Jennifer Sherman believes she “had more field experience, more teaching experience and a better disciplinary record—making her equally or more qualified” than 10 male colleagues who won promotion to sergeant over her during an eight-year period.
Sherman claims she suffered unlawful discrimination, retaliation, gender bias, hostile work environment and attacks on her rights to equal protection from male dominated FVPD management.
“[Police management] allowed the gender stereotype of male leadership and their unfounded objections to a female supervisor to poison the promotion process against the plaintiff as a qualified candidate,” wrote Sherman’s Los Angeles-based attorneys. “After all her applications for promotion, [police management] defendants Daniel Llorens and Kevin Childe were aware of the plaintiff’s superior qualifications and significant experience. The evidence will overwhelmingly show that there were no legitimate reasons for not awarding [Sherman] the positions she applied for in 2010, 2011, 2013, 2016 and 2017/2018.”
Sherman says hostile management reluctantly promoted her in mid-2018 after she filed a complaint.
Lawyers for the city and police department assert that Sherman “has no facts to support” her contention that she was “as qualified or more qualified” than all the males promoted earlier and contend she is merely guessing about perceived discrimination and retaliation.
“[She] was never ranked above any candidate who was promoted before her,” they claim.
Judge Selna ruled Sherman is time-barred from complaining about her treatment from 2010 to 2013, but he allowed her claims of working in a hostile environment, deprivation of equal protection as well as police management’s failure to prevent discrimination and retaliation.

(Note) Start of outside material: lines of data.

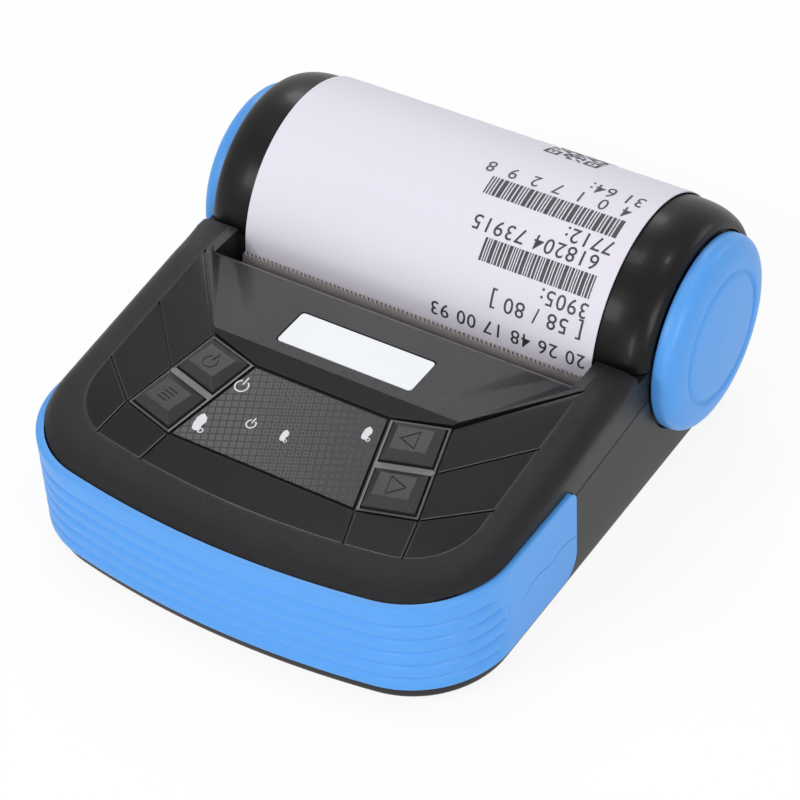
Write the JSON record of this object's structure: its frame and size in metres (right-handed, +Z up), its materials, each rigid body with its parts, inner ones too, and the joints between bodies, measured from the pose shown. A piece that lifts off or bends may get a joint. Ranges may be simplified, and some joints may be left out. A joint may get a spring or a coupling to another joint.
{
  "type": "portable receipt printer",
  "caption": "Portable receipt printer: hinged drum cover over a paper roll, side release discs, toothed tear bar, sloping deck with keys and a ribbed wrap-round bumper.",
  "frame": {"origin": "on the surface the printer stands on, under the middle of its outer box", "axes": "+X to the printer's right seen from the keys, -Y towards the bumper end with the keys, +Y towards the hinge, +Z up"},
  "size_m": [0.1112, 0.1204, 0.0513],
  "materials": {
    "shell_black": "fine moulded texture",
    "deck_black": "fine moulded texture",
    "gloss_black": "polished",
    "key_black": "satin",
    "label_film": "printed film",
    "white_plate": "satin, bare",
    "blue_plastic": "satin",
    "foot_rubber": "matt",
    "platen_rubber": "ground",
    "blade_steel": "stamped strip",
    "screw_steel": "blackened",
    "switch_steel": "plated",
    "spring_steel": "drawn wire",
    "shaft_steel": "ground",
    "socket_steel": "plated",
    "zinc_steel": "zinc plated sheet",
    "heat_sink_aluminium": "mill",
    "head_ceramic": "glazed",
    "gear_nylon": "natural nylon",
    "bush_brass": "turned",
    "roll_paper": "smooth thermal paper",
    "receipt_paper": "smooth thermal paper, printed",
    "core_card": "plain",
    "board_green": "solder mask",
    "battery_wrap": "shrink sleeve"
  },
  "bodies": {
    "body": {"lower_shell": "shell_black", "upper_shell": "deck_black", "front_bumper": "blue_plastic", "key_label": "label_film", "name_plate": "white_plate", "key_board": "board_green", "switch_power": "switch_steel", "switch_menu": "switch_steel", "switch_left": "switch_steel", "switch_right": "switch_steel", "tear_bar": "blade_steel", "foot_front_left": "foot_rubber", "foot_front_right": "foot_rubber", "foot_rear_left": "foot_rubber", "foot_rear_right": "foot_rubber", "case_screw_front_left": "screw_steel", "case_screw_front_right": "screw_steel", "case_screw_mid_left": "screw_steel", "case_screw_mid_right": "screw_steel", "mechanism_frame": "zinc_steel", "head_heat_sink": "heat_sink_aluminium", "print_head": "head_ceramic", "head_spring_left": "spring_steel", "head_spring_right": "spring_steel", "stepper_motor": "zinc_steel", "lower_gear_axle": "shaft_steel", "middle_gear_axle": "shaft_steel", "paper_bin": "shell_black", "paper_web": "roll_paper", "hinge_pin": "shaft_steel", "disc_spring_left": "spring_steel", "disc_spring_right": "spring_steel", "battery_pack": "battery_wrap", "main_board": "board_green", "charging_socket": "socket_steel"},
    "cover": {"cover_shell": "gloss_black", "cover_liner": "shell_black", "platen_bush_left": "bush_brass", "platen_bush_right": "bush_brass", "receipt_strip": "receipt_paper"},
    "platen": {"platen_rubber": "platen_rubber", "platen_shaft": "shaft_steel", "platen_gear": "gear_nylon"},
    "lower_idler": {"lower_gear": "gear_nylon"},
    "middle_idler": {"middle_gear": "gear_nylon"},
    "pinion": {"motor_pinion": "gear_nylon"},
    "roll": {"paper_roll": "roll_paper", "roll_core": "core_card"},
    "power_key": {"key_power": "key_black"},
    "menu_key": {"key_menu": "key_black"},
    "left_key": {"key_left": "key_black"},
    "right_key": {"key_right": "key_black"},
    "disc_left": {"release_disc_left": "blue_plastic", "latch_plate_left": "gear_nylon"},
    "disc_right": {"release_disc_right": "blue_plastic", "latch_plate_right": "gear_nylon"}
  },
  "joints": [
    {"name": "cover_hinge", "type": "hinge", "parent": "body", "child": "cover", "pos_m": [0, 0.0576, 0.029], "axis": [-1, 0, 0], "range_deg": [0, 90], "deforming": ["paper_web"]},
    {"name": "platen_spin", "type": "hinge", "parent": "cover", "child": "platen", "pos_m": [0, 0.0176, 0.0228], "axis": [1, 0, 0], "continuous": true},
    {"name": "lower_idler_spin", "type": "hinge", "parent": "body", "child": "lower_idler", "pos_m": [0, 0.01898, 0.01391], "axis": [1, 0, 0], "continuous": true},
    {"name": "middle_idler_spin", "type": "hinge", "parent": "body", "child": "middle_idler", "pos_m": [0, 0.00702, 0.01291], "axis": [1, 0, 0], "continuous": true},
    {"name": "pinion_spin", "type": "hinge", "parent": "body", "child": "pinion", "pos_m": [0, -0.003, 0.011], "axis": [1, 0, 0], "continuous": true},
    {"name": "roll_spin", "type": "hinge", "parent": "body", "child": "roll", "pos_m": [0, 0.0386, 0.0231], "axis": [1, 0, 0], "continuous": true},
    {"name": "power_key_press", "type": "slide", "parent": "body", "child": "power_key", "axis": [0, 0.1512, -0.9885], "range_m": [0, 0.0009], "stiffness_N_per_m": 600, "springref_m": -0.0002},
    {"name": "menu_key_press", "type": "slide", "parent": "body", "child": "menu_key", "axis": [0, 0.1512, -0.9885], "range_m": [0, 0.0009], "stiffness_N_per_m": 600, "springref_m": -0.0002},
    {"name": "left_key_press", "type": "slide", "parent": "body", "child": "left_key", "axis": [0, 0.1512, -0.9885], "range_m": [0, 0.0009], "stiffness_N_per_m": 600, "springref_m": -0.0002},
    {"name": "right_key_press", "type": "slide", "parent": "body", "child": "right_key", "axis": [0, 0.1512, -0.9885], "range_m": [0, 0.0009], "stiffness_N_per_m": 600, "springref_m": -0.0002},
    {"name": "disc_left_push", "type": "slide", "parent": "body", "child": "disc_left", "axis": [1, 0, 0], "range_m": [0, 0.0016], "stiffness_N_per_m": 700, "springref_m": -0.0008, "deforming": ["disc_spring_left"]},
    {"name": "disc_right_push", "type": "slide", "parent": "body", "child": "disc_right", "axis": [-1, 0, 0], "range_m": [0, 0.0016], "stiffness_N_per_m": 700, "springref_m": -0.0008, "deforming": ["disc_spring_right"]}
  ],
  "couplings": [
    {"joint": "lower_idler_spin", "follows": "platen_spin", "ratio": -1.1429},
    {"joint": "middle_idler_spin", "follows": "platen_spin", "ratio": 0.61538},
    {"joint": "pinion_spin", "follows": "platen_spin", "ratio": -2}
  ]
}
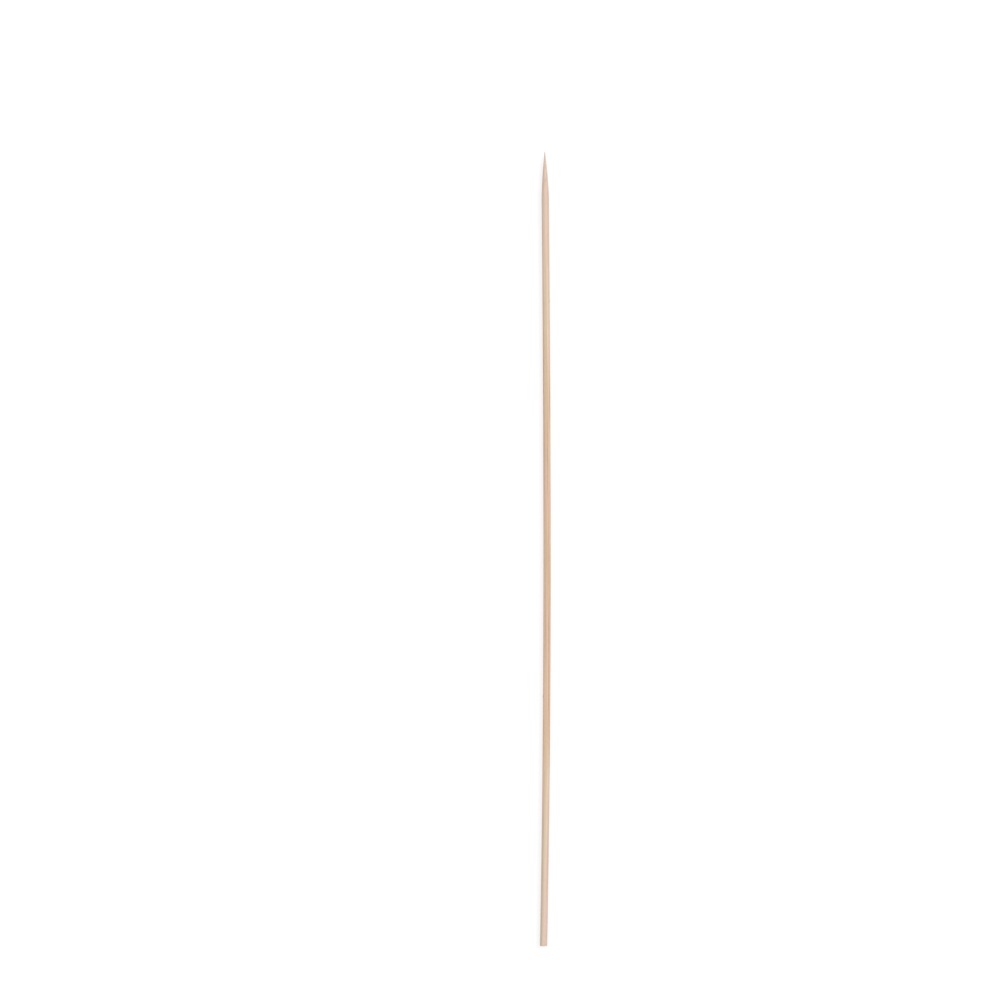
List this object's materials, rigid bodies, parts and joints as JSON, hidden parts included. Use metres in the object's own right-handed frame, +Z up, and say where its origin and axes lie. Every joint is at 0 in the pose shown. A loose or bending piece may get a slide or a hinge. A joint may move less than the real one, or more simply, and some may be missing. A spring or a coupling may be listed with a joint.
{
  "type": "kebab skewer",
  "caption": "Slim round bamboo stick with a ground point at one end and a square-cut butt at the other, for threading and grilling food",
  "frame": {"origin": "on the table, under the middle of the skewer's box as it lies", "axes": "+Y along the skewer towards its point, +X to the side that the middle bows to, +Z up"},
  "size_m": [0.004, 0.3, 0.0027],
  "materials": {
    "bamboo": "bare bamboo, tumbled smooth, unvarnished satin"
  },
  "bodies": {
    "root": {"skewer": "bamboo"}
  },
  "joints": []
}
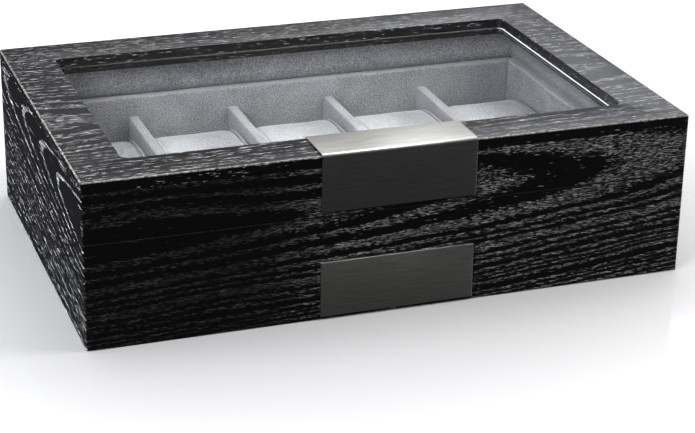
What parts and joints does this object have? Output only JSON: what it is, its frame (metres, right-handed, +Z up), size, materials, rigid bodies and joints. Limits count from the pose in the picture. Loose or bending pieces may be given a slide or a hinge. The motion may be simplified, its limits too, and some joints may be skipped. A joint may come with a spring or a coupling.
{
  "type": "watch box",
  "caption": "Hinged wooden case with a glazed lid, velour-lined compartments that each hold a removable watch pillow, and steel grip plates.",
  "frame": {"origin": "centre of the case's outline, on the underside of the felt that it stands on", "axes": "+X to the right, -Y towards the front with the plates, +Z up"},
  "size_m": [0.32, 0.2167, 0.0892],
  "materials": {
    "limed_oak": "black-stained oak veneer with pale grain, semi-gloss lacquer",
    "bottom_board": "black board",
    "felt": "felt",
    "velour": "grey velour",
    "pillow_velour": "light grey velour",
    "steel": "brushed along its width",
    "glass": "clear",
    "nickel": "nickel-plated"
  },
  "bodies": {
    "base": {"base_front_wall": "limed_oak", "base_back_wall": "limed_oak", "base_left_wall": "limed_oak", "base_right_wall": "limed_oak", "bottom_panel": "bottom_board", "felt_sheet": "felt", "floor_lining": "velour", "base_front_lining": "velour", "base_back_lining": "velour", "base_left_lining": "velour", "base_right_lining": "velour", "long_divider": "velour", "cross_divider_1": "velour", "cross_divider_2": "velour", "cross_divider_3": "velour", "cross_divider_4": "velour", "base_plate": "steel", "base_hinge_leaves": "nickel", "base_hinge_screws": "nickel", "hinge_pins": "nickel"},
    "lid": {"lid_front_wall": "limed_oak", "lid_back_wall": "limed_oak", "lid_left_wall": "limed_oak", "lid_right_wall": "limed_oak", "lid_top_panel": "limed_oak", "glass_pane": "glass", "glazing_frame": "velour", "lid_front_lining": "velour", "lid_back_lining": "velour", "lid_left_lining": "velour", "lid_right_lining": "velour", "grip_plate": "steel", "lid_hinge_leaves": "nickel", "lid_hinge_screws": "nickel"},
    "pillow_front_1": {"pillow_front_1": "pillow_velour"},
    "pillow_front_2": {"pillow_front_2": "pillow_velour"},
    "pillow_front_3": {"pillow_front_3": "pillow_velour"},
    "pillow_front_4": {"pillow_front_4": "pillow_velour"},
    "pillow_front_5": {"pillow_front_5": "pillow_velour"},
    "pillow_back_1": {"pillow_back_1": "pillow_velour"},
    "pillow_back_2": {"pillow_back_2": "pillow_velour"},
    "pillow_back_3": {"pillow_back_3": "pillow_velour"},
    "pillow_back_4": {"pillow_back_4": "pillow_velour"},
    "pillow_back_5": {"pillow_back_5": "pillow_velour"}
  },
  "joints": [
    {"name": "lid_hinge", "type": "hinge", "parent": "base", "child": "lid", "pos_m": [0, 0.1077, 0.056], "axis": [-1, 0, 0], "range_deg": [0, 95]},
    {"name": "pillow_front_1_lift", "type": "slide", "parent": "base", "child": "pillow_front_1", "axis": [0, 0, 1], "range_m": [0, 0.03]},
    {"name": "pillow_front_2_lift", "type": "slide", "parent": "base", "child": "pillow_front_2", "axis": [0, 0, 1], "range_m": [0, 0.03]},
    {"name": "pillow_front_3_lift", "type": "slide", "parent": "base", "child": "pillow_front_3", "axis": [0, 0, 1], "range_m": [0, 0.03]},
    {"name": "pillow_front_4_lift", "type": "slide", "parent": "base", "child": "pillow_front_4", "axis": [0, 0, 1], "range_m": [0, 0.03]},
    {"name": "pillow_front_5_lift", "type": "slide", "parent": "base", "child": "pillow_front_5", "axis": [0, 0, 1], "range_m": [0, 0.03]},
    {"name": "pillow_back_1_lift", "type": "slide", "parent": "base", "child": "pillow_back_1", "axis": [0, 0, 1], "range_m": [0, 0.03]},
    {"name": "pillow_back_2_lift", "type": "slide", "parent": "base", "child": "pillow_back_2", "axis": [0, 0, 1], "range_m": [0, 0.03]},
    {"name": "pillow_back_3_lift", "type": "slide", "parent": "base", "child": "pillow_back_3", "axis": [0, 0, 1], "range_m": [0, 0.03]},
    {"name": "pillow_back_4_lift", "type": "slide", "parent": "base", "child": "pillow_back_4", "axis": [0, 0, 1], "range_m": [0, 0.03]},
    {"name": "pillow_back_5_lift", "type": "slide", "parent": "base", "child": "pillow_back_5", "axis": [0, 0, 1], "range_m": [0, 0.03]}
  ]
}
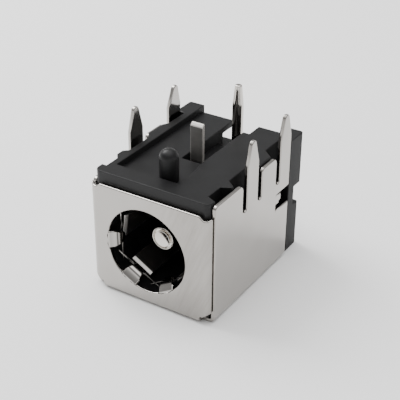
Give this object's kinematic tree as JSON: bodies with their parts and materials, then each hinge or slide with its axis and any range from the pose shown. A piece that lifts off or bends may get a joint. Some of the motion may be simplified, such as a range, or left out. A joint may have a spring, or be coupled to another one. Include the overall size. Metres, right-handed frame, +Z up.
{
  "type": "dc power jack",
  "caption": "Shielded board-mount DC power jack: a plastic housing in a folded metal shell with solder legs, a centre pin and a sleeve contact in a round socket.",
  "frame": {"origin": "on the resting face of the shield's base, under the middle of the jack", "axes": "+X across the jack, to the right seen from the plug side; +Y the way the plug goes in, from the mating face towards the rear; +Z up to the circuit board side, where the solder legs point"},
  "size_m": [0.0096, 0.0126, 0.0117],
  "materials": {
    "shield_metal": "nickel plated sheet steel",
    "housing_plastic": "moulded black thermoplastic",
    "pin_metal": "nickel plated brass",
    "contact_metal": "nickel plated copper alloy strip"
  },
  "bodies": {
    "root": {"shield": "shield_metal", "housing": "housing_plastic", "centre_pin": "pin_metal", "sleeve_contact": "contact_metal"}
  },
  "joints": []
}
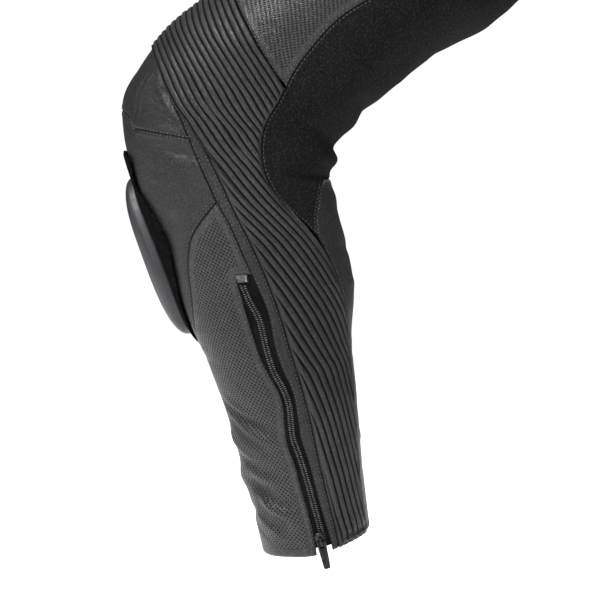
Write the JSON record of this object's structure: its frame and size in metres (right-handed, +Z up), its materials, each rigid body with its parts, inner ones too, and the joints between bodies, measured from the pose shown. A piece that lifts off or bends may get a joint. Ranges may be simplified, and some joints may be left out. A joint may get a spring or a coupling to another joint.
{
  "type": "leather motorcycle trousers",
  "caption": "Leather riding trousers in a bent-knee pose, with ribbed stretch inserts, hard knee sliders, perforated panels, stretch cloth behind the knees and a zip at each hem.",
  "frame": {"origin": "centre of the waist opening, level with the waistband's upper edge", "axes": "+Z up the wearer's body, -Y the way the wearer faces, +X towards the wearer's left leg"},
  "size_m": [0.7214, 0.4867, 0.8362],
  "materials": {
    "leather": "satin, fine grain",
    "perforated_leather": "satin with rows of small holes",
    "ribbed_leather": "satin, ribbed",
    "stretch_cloth": "matte weave",
    "hook_and_loop": "matte short pile",
    "zip_coil_and_tape": "matte tape with a satin coil",
    "slider_plastic": "smooth",
    "dark_zinc": "dark plated",
    "nickel": "plated"
  },
  "bodies": {
    "root": {"fly_placket": "leather", "waist_tab": "leather", "waist_snap": "nickel", "right_front_thigh": "perforated_leather", "right_seat": "leather", "right_stretch": "stretch_cloth", "right_calf_back": "leather", "right_calf_outer": "leather", "right_strip": "leather", "right_knee_upper": "leather", "right_knee_front": "leather", "right_knee_lower": "leather", "right_shin_perforated": "perforated_leather", "right_waistband": "leather", "right_accordion": "ribbed_leather", "right_zip": "zip_coil_and_tape", "right_slider_patch": "hook_and_loop", "right_knee_slider": "slider_plastic", "right_zip_end_tab": "leather", "right_zip_slider": "dark_zinc", "left_front_thigh": "perforated_leather", "left_seat": "leather", "left_stretch": "stretch_cloth", "left_calf_back": "leather", "left_calf_outer": "leather", "left_strip": "leather", "left_knee_upper": "leather", "left_knee_front": "leather", "left_knee_lower": "leather", "left_shin_perforated": "perforated_leather", "left_waistband": "leather", "left_accordion": "ribbed_leather", "left_zip": "zip_coil_and_tape", "left_slider_patch": "hook_and_loop", "left_knee_slider": "slider_plastic", "left_zip_end_tab": "leather", "left_zip_slider": "dark_zinc"},
    "right_pull": {"right_zip_pull": "dark_zinc"},
    "left_pull": {"left_zip_pull": "dark_zinc"}
  },
  "joints": [
    {"name": "right_pull_hinge", "type": "hinge", "parent": "root", "child": "right_pull", "pos_m": [-0.18164, -0.21785, -0.79078], "axis": [-0.4764, -0.8427, -0.2507], "range_deg": [-4, 174]},
    {"name": "left_pull_hinge", "type": "hinge", "parent": "root", "child": "left_pull", "pos_m": [0.18164, -0.21785, -0.79078], "axis": [-0.4764, 0.8427, 0.2507], "range_deg": [-4, 174]}
  ]
}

A July 23 trial is currently scheduled inside Orange County’s Ronald Reagan Federal Courthouse.
CNN-featured investigative reporter R. Scott Moxley has won Journalist of the Year honors at the Los Angeles Press Club; been named Distinguished Journalist of the Year by the LA Society of Professional Journalists; obtained one of the last exclusive prison interviews with Charles Manson disciple Susan Atkins; won inclusion in Jeffrey Toobin’s The Best American Crime Reporting for his coverage of a white supremacist’s senseless murder of a beloved Vietnamese refugee; launched multi-year probes that resulted in the FBI arrests and convictions of the top three ranking members of the Orange County Sheriff’s Department; and gained praise from New York Times Magazine writers for his “herculean job” exposing entrenched Southern California law enforcement corruption.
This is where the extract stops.